BM Intermezzi fragment 12




Subharmonic voice and half-lunged multiphonics are both results of low air pressure on the vocal chords. Transitions from tone to multiphonics or subharmonics imply gradually diminishing air pressure, while a transition from subharmonic to multiphonics can be done with a constant low air pressure, while gradually moving upwards in register. Outbursts of amplitude vibrato adds a conflict, as the higher air pressure will cause outbursts of normal voice. This is intended, the score is a map of actions to perform, not an exact notation of timbral phenomena.


AO Intermezzi fragment 11

















































The water effects are slurping sounds with inhaled breath.[13] Vowel transitions on breath sounds create transitions of pitch. Trills at the go between two different sounds. This is a simple version of what Trevor Wishart could define as a multiplex. I did not include multiplexes with many sounds in Landscape with figures II, while there are examples in the score of Intermezzi. Song Circus came closer to the multiplex idea through their live and preprocessed Joyce-improvisations.
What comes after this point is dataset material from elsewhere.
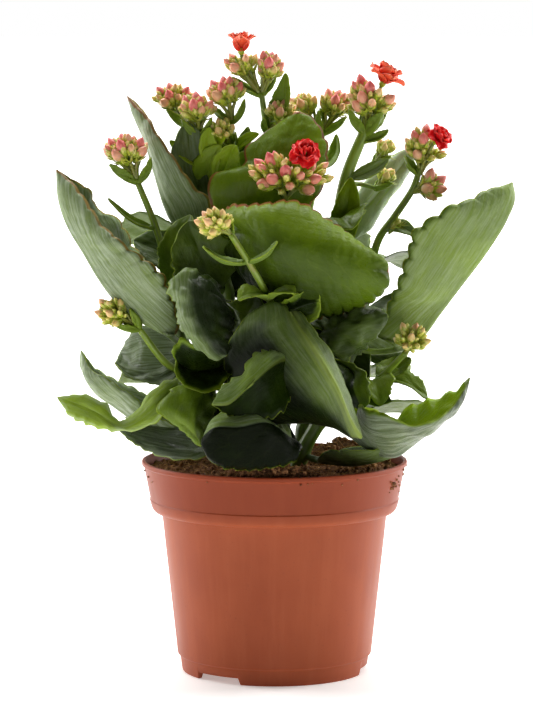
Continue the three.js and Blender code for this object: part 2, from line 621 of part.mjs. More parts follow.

The vocal writing was a beginning for all the Intermezzi fragments, ensemble parts were composed on top of many of them, to various degress, thickening existing vocal textures or presenting coexisting parallel strata. Only in rare cases were the quartertones doubled by microtonal organ.




[3] Wishart, 1996, On Sonic Art.

[5] Wishart, 1996, On Sonic Art, p. 273.

[6] Wishart, 1996, On Sonic Art, p. 264. The sound is demonstrated and named "windpipe".

[7] Ibid. p. 271.

[8] Ibid. p. 274.

[9] Ladefoged, 2003, Vowels and Consonants, 191. 

[10] Wishart, 1996, On Sonic Art, p. 278.

[11] The psychoirtrist~ MaxMsp object from Ircam.

[12] Meaning based on simple number ratios from the overtone series.

[13] Wishart, 1996, On Sonic Art, p. 274.